Reflections in a Very Personal Mirror
That I use writing to explore human motivations and behaviors is obvious. That I pluck pieces of my own experience to do so is also self-evident. Yet my introspection is often about what I want to accomplish or a problem I’m trying to solve. For example, I want to be as healthy as possible for as long as possible – and share the information that I acquire. I want to improve my relationships with others, and again, share what I learn in the process.
My introspection isn’t really about “who I am” – I know who I am – and it certainly isn’t about how I treat myself.
About 10 days back I went through a writing exercise – a self-assessment in which I was tasked to look in a mirror and reflect on what I saw.
I anticipated seeing signs of growing older that would bother me, echoes of lost opportunity that would provoke melancholy, and possibly some of the more upbeat and mischievous facets of who I am “in real life.”
While I decided to more or less allow whatever bubbled up to take its course, I didn’t anticipate the revelation that my observations would lead me to: how little time I give to the relationship with myself.
Sure. There’s inner dialog like “eat more fruit” or “be especially sexy this weekend” or “polish those verbs on the articles drafted for XYZ.”
More telling are the admonitions like “dammit, why didn’t you think of that?” or “how could you make that mistake in judgment?” or “why can’t you work faster?” – despite knowledge of my productivity and (admittedly) excessive work ethic.
I am harder on myself than I would ever be on friends, colleagues, kids, loved ones. That isn’t the person I want to be with and for myself.
What Do You Want From Yourself as a Person?
Some years back I mused on what I really wanted in a relationship – finally, from an adult perspective that includes a “me,” a “him,” an “us” and a thorough understanding of what give-and-take really involves. It was a helpful mechanism for organizing my thoughts around what truly matters in a relationship – with another person.
But I’ve never done the same for myself.
I’ve set targets relative to raising my sons, professional and personal goals around writing, social media, marketing, publishing, money, health and areas of interest. But there were no objectives to silence the critical voices, to shut down the negative noise, to reason with excessive expectations.
We’ve all heard pop culture wisdom that we need to love ourselves before we can love others. Honestly? I’m not entirely sure that’s the case, but I do believe we can love others more joyfully and successfully if we respect ourselves and expect to get as good as we give.
In “Six Ways You Can Have a Healthy Relationship With Yourself,” Margarita Tartakovsky, MS, writes:
… we don’t hear nearly as much about the most important relationship in our lives: the one with ourselves… A healthy self-relationship is the ability to value yourself as a person, and embrace your strengths and weaknesses…
Among other things, it includes caring for your basic physical needs (something I forget too often – typical of mothers, I think), making time for yourself (I also get failing marks here), and exploring your inner world – your thoughts and feelings.
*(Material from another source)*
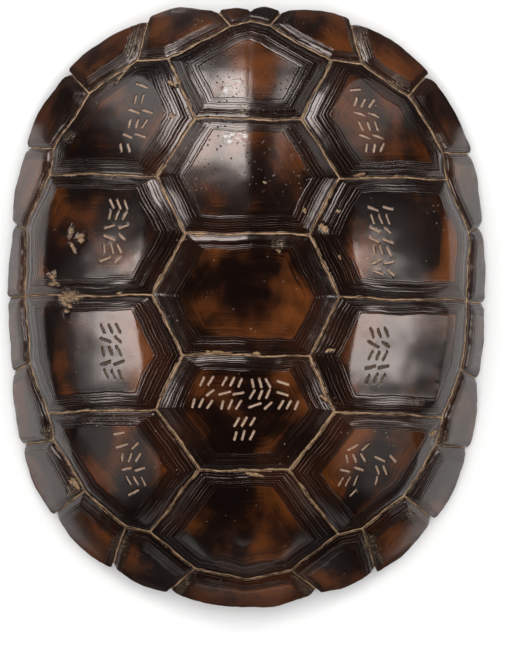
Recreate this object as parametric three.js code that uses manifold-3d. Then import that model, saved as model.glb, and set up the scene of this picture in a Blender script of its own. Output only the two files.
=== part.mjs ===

Work for a Cause, Not for Applause… But…
Growing up I learned to throw my efforts into ideas, output, achievement. My narcissistic mother tended to take credit for anything in her proximity, so focusing on the work itself was a reasonable strategy for me. “Work for a cause, not for applause” is equally a part of my adulthood, which doesn’t mean I don’t enjoy a pat on the back or recognition of my work – but note, it’s about the work – not me.
That’s partly because I can believe good things about the work I produce, but it’s a tougher sell when it comes to believing good things about myself. How’s that for a better-late-than-never epiphany, one I’ve danced around for years, but not stated quite so clearly?
The woman in the mirror?
Like too many of us, she busies herself with tasks, she discounts the need to pay attention to the healthiest psychological self, and she needs – I need – to be aware of my own value, more willing to embrace my good points over the bad, and strong enough to tell the negative voices to take a hike.
Work for the cause? I believe that with all my heart. But the cause needs to include a healthy relationship with myself – including kinder communication, self-respect, and not just paying them lip service. After all, without action, it’s just an exercise in navel gazing.